No idea but remember this was designed more than two years ago so 1GB wasn’t as cheap then. Also the concept was to use a cheap controller and do the work in the cloud so it could be quite a small micro.
It really shouldn’t be hard to send a buffer, run it and then pause while downloading the next next one. But it wasn’t long ago that the machine couldn’t pause for cooling and pausing when you press the button is in the hopper.
Just curious if anyone would post an image of what you guys are trying to do that takes so long?
Not your actual file, just wanna see what wild things are taking so long.
Thank you for the feedback. I’ve passed on the request for grouping engraves.
Would you mind sharing one of the relatively simple files that you’re having trouble with, either here or at support@glowforge.com so that we can have a look? Also, it sounds like the error primarily occurs after you hit print, not while uploading. Is that correct?
Is it normal to wait so long for a design to be processed? I’m really surprised to hear people talking about 20 minute waits. Even 5 minutes is hard to imagine.
There are a few cloud-side bugs we’re working on that collectively account for this. The onboard memory can hold about 3 hours worth of printing so that’s unlikely to be your problem.
Should be in from the beginning. It makes it much easier to debug and get reports from the field. I have made devices with tiny 8 bit PIC MCUs with better error messages coming out in LED flashes than GF’s cloud produces.
Although 3 hours seems a long time it would be very easy to exceed that with large area engrave at high LPI.
At 340 LPI and a max speed of 335"/min it is going to take about 1 minute per square inch.

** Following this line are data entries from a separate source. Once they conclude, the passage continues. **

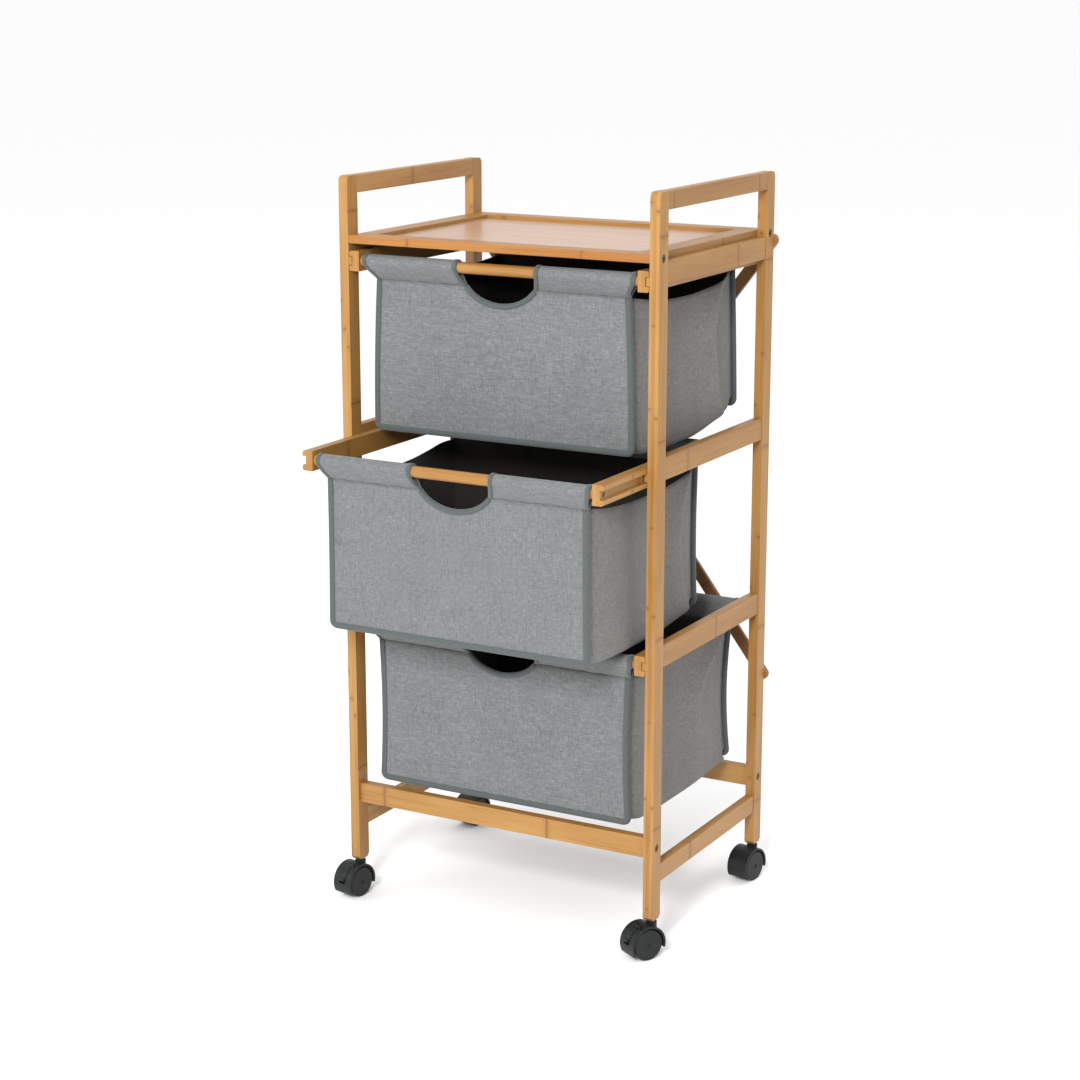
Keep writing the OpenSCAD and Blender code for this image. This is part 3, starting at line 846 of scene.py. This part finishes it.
@dataclass
class HungBasket:
    """A fabric basket hung on a front and a rear dowel, in one drawer.

    Its sections are drawn as (y, z) or (x, z) offsets from a dowel's centre.
    Depth runs from 0 at the front panel to 1 at the rear one, and fall from 0
    at the seam to 1 at the bottom.
    """

    palette: Palette
    level: Level
    cloth_t: float = 1.4 * MM
    panel_t: float = 3.0 * MM
    panel_gap: float = 5.5 * MM
    sleeve_out: float = 1.5 * MM
    seam_drop: float = 22.0 * MM
    corner_r: float = 10.0 * MM
    flange: float = 7.0 * MM
    cutout_half: float = 54.0 * MM
    cutout_drop: float = 42.0 * MM
    tape_w: float = 7.5 * MM
    cut_tape_w: float = 5.4 * MM
    tape_t: float = 0.8 * MM
    stitch_gap: float = 3.6 * MM
    slack_rows: int = 9

    def __post_init__(self) -> None:
        """Reads the basket's sizes from the frame."""
        name = self.level.value
        lo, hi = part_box(f"{name}_basket")
        front_lo, front_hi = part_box(f"{name}_dowel_front")
        rear_lo, rear_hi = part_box(f"{name}_dowel_rear")
        self.hang = HANGS[self.level]
        self.body = f"drawer_{name}"
        self.mid_x = (lo.x + hi.x) / 2
        self.front_y = (front_lo.y + front_hi.y) / 2
        self.rear_y = (rear_lo.y + rear_hi.y) / 2
        self.axis_z = (front_lo.z + front_hi.z) / 2
        self.dowel_r = (front_hi.z - front_lo.z) / 2
        self.sleeve_half = (hi.x - lo.x) / 2 + self.sleeve_out
        self.half = (hi.x - lo.x) / 2 - 4.5 * MM
        self.drop = self.axis_z - lo.z
        self.face_y = self.front_y + self.panel_gap
        self.back_y = self.rear_y - self.panel_gap

    def _place(self, x: float, y: float, z: float) -> Vector:
        """Turns an offset from the basket's middle and the dowels' height into a place."""
        return Vector((self.mid_x + x, y, self.axis_z + z))

    def _keep(self, piece: bpy.types.Object) -> bpy.types.Object:
        """Hangs a piece on the drawer and notes it."""
        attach(piece, self.body)
        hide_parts(f"{self.level.value}_basket")
        log.info("%s: %d faces", piece.name, len(piece.data.polygons))
        return piece

    def _edge(self, fall: float) -> float:
        """Half the width of an end panel."""
        fall = min(1.0, max(0.0, fall))
        return (self.half - self.hang.seam_pull * (1 - fall) ** 2
                - self.hang.waist * math.sin(math.pi * fall))

    def _fall(self, z: float) -> float:
        """Share of the way from the seam to the bottom at a height."""
        return (-z - self.seam_drop) / (self.drop - self.seam_drop)

    def _end(self, rear: bool) -> tuple[float, float]:
        """Y of an end panel's outer face, and the direction along Y from it into the basket."""
        return (self.back_y, -1.0) if rear else (self.face_y, 1.0)

    # -- the sling: sides and bottom

    def _side_swell(self, depth: float, fall: float) -> float:
        """How far a side stands out from its panels' edges."""
        hang = self.hang
        arch = math.sin(math.pi * depth) ** 0.7
        belly = math.sin(math.pi * (0.10 + 0.72 * fall)) ** 1.3
        out = hang.swell * arch * (0.35 + 0.65 * fall) * (0.5 + 0.5 * belly)
        out -= hang.wave * math.exp(-((depth - 0.47) / 0.10) ** 2) * belly
        out += 0.6 * MM * math.sin(15.0 * depth + 3.0 * fall) * arch * belly
        out += 0.35 * MM * math.sin(34.0 * depth - 9.0 * fall + 1.0) * arch * belly
        line = 1 - hang.ridge_reach * max(0.0, math.sin(math.pi * fall)) ** hang.ridge_power
        rise = math.sin(math.pi * min(1.0, max(0.0, fall))) ** 0.4
        ahead = depth - line
        if ahead < 0:
            out += hang.ridge * rise * math.exp(ahead / 0.13)
        else:
            span = max(1e-6, 1 - line)
            slope = math.exp(-ahead / (0.22 * span)) - math.exp(-1 / 0.22)
            out += hang.ridge * rise * (1.35 * slope - 0.35 * (1 - ahead / span))
        return out

    def _inset(self, depth: float) -> float:
        """How far the sling lies inside the bound edges, which stand out as flanges."""
        front = 1 - smooth(depth / 0.13)
        rear = smooth((depth - 0.90) / 0.10)
        return (self.flange - 1.0 * MM) * max(front, rear)

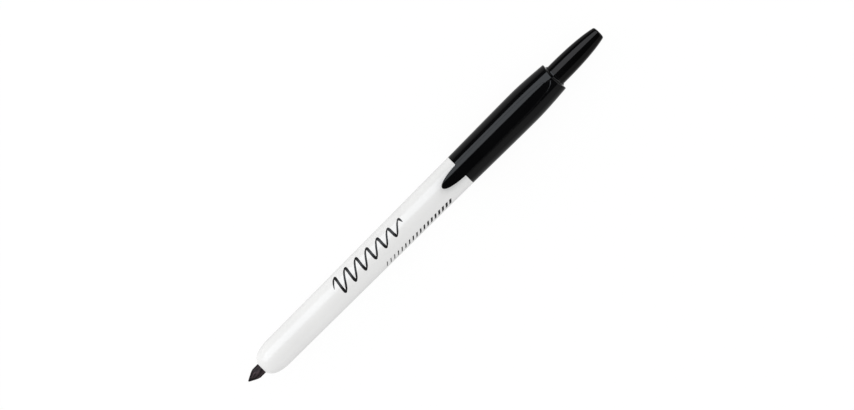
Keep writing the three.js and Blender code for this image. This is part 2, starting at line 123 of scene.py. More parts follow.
# Noise scales are per metre, and a bump's depth is in metres
plastic = {
    "ior": 1.5,
    "mottle": 60.0,
    "mottleDetail": 3.0,
    "grain": 900.0,
    "grainDetail": 2.0,
    "bump": 0.15,
    "depth": 0.00001,
}
fibre = {
    "roughness": 0.62,
    "gloss": 0.35,
    "grain": 1900.0,
    "grainDetail": 4.0,
    "darkBelow": 0.42,
    "lightAbove": 0.68,
    "bump": 0.9,
    "depth": 0.00016,
}
steel = {
    "roughness": 0.28,
    "grain": 1500.0,
    "grainDetail": 3.0,
    "dark": (0.5, 0.51, 0.53),
    "light": (0.72, 0.73, 0.75),
}
rubber = {
    "roughness": 0.7,
    "grain": 1800.0,
    "grainDetail": 3.0,
    "dark": (0.03, 0.03, 0.031),
    "light": (0.055, 0.055, 0.057),
    "bump": 0.4,
    "depth": 0.00004,
}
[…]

So you can do 180 square inches so say 18" x 10", which is most of the bed.
If you select 1355 LPI then it would 1/4 of the area so 9"x 5". If you select a lower speed then of course the maximum area gets smaller again. You probably don’t want to do that but it would be nice if the error message said “operation exceeds current 3 hour limit”.
Quite likely but they shouldn’t hide them from the user who is trying to get their design rendered and printed. It just makes for a totally frustrating experience.
I came awfully close to 3 hours on one job. 9"x18" engrave.
But, let’s face it, time isn’t the measure of what can fit in memory. I mean, I can run a simple job at a very slow speed and I don’t think that’d fill up memory.
If they store the job as waveforms as Dan has always said then without compression the file would be like a sound wav file. The length would be just the time multiplied by the sample rate. Seeing as he quoted three hours perhaps that is the case.